Thursday, April 09, 2020

A Glimpse of Reality


"In short, [Einstein's General Theory of Relativity] describes a colorful and amazing world where universes explode, space collapses into bottomless holes, time sags and slows near a planet, and the unbounded extensions of interstellar space ripple and sway like the surface of the sea... And all of this...was not a tale told by an idiot in a fit of lunacy or a hallucination caused by Calabria's burning Mediterranean sun and its dazzling sea. It was reality. Or better, a glimpse of reality, a little less veiled than our blurred and banal everyday view of it. A reality that seems to be made of the same stuff that our dreams are made of, but that is nevertheless more real than our clouded, quotidian dreaming."

- Carlo Rovelli (1956 - )

Wednesday, April 08, 2020

Firmament


"Throughout the earth there are ancient forms, forms incorruptible and eternal; any one of them could be the symbol I sought. A mountain could be the speech of the god, or a river or the empire or the configuration of the stars. But in the process of the centuries the mountain is leveled and the river will change its course, empires experience mutilation and havoc and the configuration of the stars varies. There is change in the firmament. The mountain and the star are individuals and individuals perish. I sought something more tenacious, more invulnerable. I thought of the generations of cereals, of grasses, or birds, of men. Perhaps the magic would be written on my face, perhaps I myself was the end of my search.”

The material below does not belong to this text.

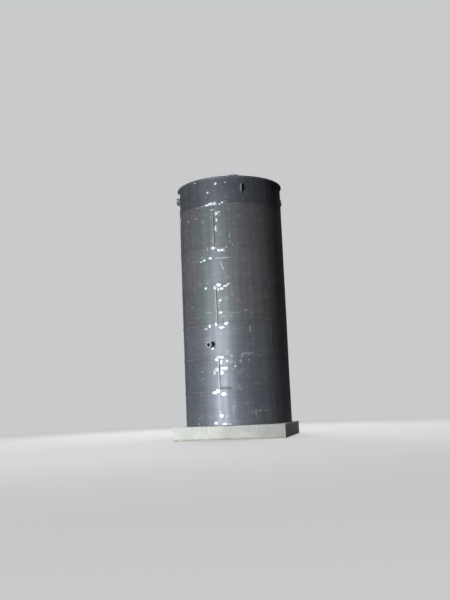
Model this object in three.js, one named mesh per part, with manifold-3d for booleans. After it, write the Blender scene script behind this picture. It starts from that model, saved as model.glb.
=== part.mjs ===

- Jorge Luis Borges (1899 - 1986)

Tuesday, April 07, 2020

Grasping the Universe


"Your question is the most difficult in the world. It is not a question I can answer simply with yes or no. I am not an Atheist. I do not know if I can define myself as a Pantheist. The problem involved is too vast for our limited minds. May I not reply with a parable? The human mind, no matter how highly trained, cannot grasp the universe. We are in the position of a little child, entering a huge library whose walls are covered to the ceiling with books in many different tongues. The child knows that someone must have written those books. It does not know who or how. It does not understand the languages in which they are written. The child notes a definite plan in the arrangement of the books, a mysterious order, which it does not comprehend, but only dimly suspects. That, it seems to me, is the attitude of the human mind, even the greatest and most cultured, toward God. We see a universe marvelously arranged, obeying certain laws, but we understand the laws only dimly. Our limited minds cannot grasp the mysterious force that sways the constellations. "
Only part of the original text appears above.